MotionFlow: Attention-Driven Motion Transfer in Video Diffusion Models
Tuna Han Salih Meral, Hidir Yesiltepe, Connor Dunlop, Pinar Yanardag
TL;DR
MotionFlow presents a training-free approach to video motion transfer by leveraging cross-attention maps from pre-trained video diffusion models. The method performs DDIM inversion to extract motion-rich attention and then refines a new video through attention-guided latent updates aligned with a target prompt. It achieves a favorable balance between motion fidelity and prompt adherence, effectively handling drastic scene changes and cross-category transfers without fine-tuning. Empirical results on DAVIS show superior performance against baselines across qualitative and quantitative metrics, reinforced by a user study confirming perceptual gains.
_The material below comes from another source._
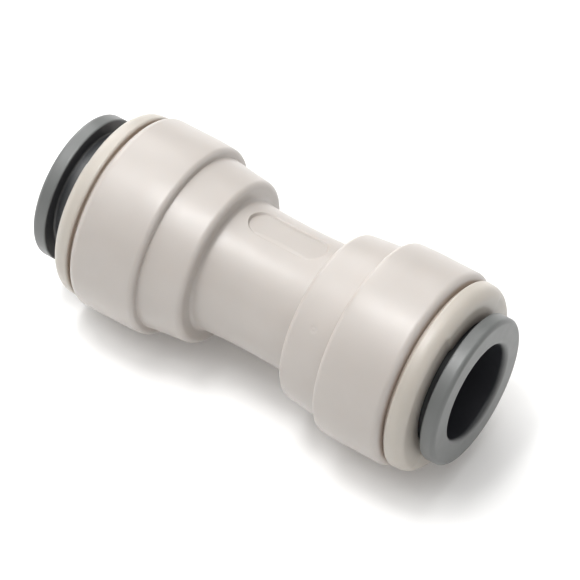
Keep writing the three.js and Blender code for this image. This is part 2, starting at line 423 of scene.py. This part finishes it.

Public code release supports replication and broad application in video editing and animation workflows.
Abstract
Text-to-video models have demonstrated impressive capabilities in producing diverse and captivating video content, showcasing a notable advancement in generative AI. However, these models generally lack fine-grained control over motion patterns, limiting their practical applicability. We introduce MotionFlow, a novel framework designed for motion transfer in video diffusion models. Our method utilizes cross-attention maps to accurately capture and manipulate spatial and temporal dynamics, enabling seamless motion transfers across various contexts. Our approach does not require training and works on test-time by leveraging the inherent capabilities of pre-trained video diffusion models. In contrast to traditional approaches, which struggle with comprehensive scene changes while maintaining consistent motion, MotionFlow successfully handles such complex transformations through its attention-based mechanism. Our qualitative and quantitative experiments demonstrate that MotionFlow significantly outperforms existing models in both fidelity and versatility even during drastic scene alterations.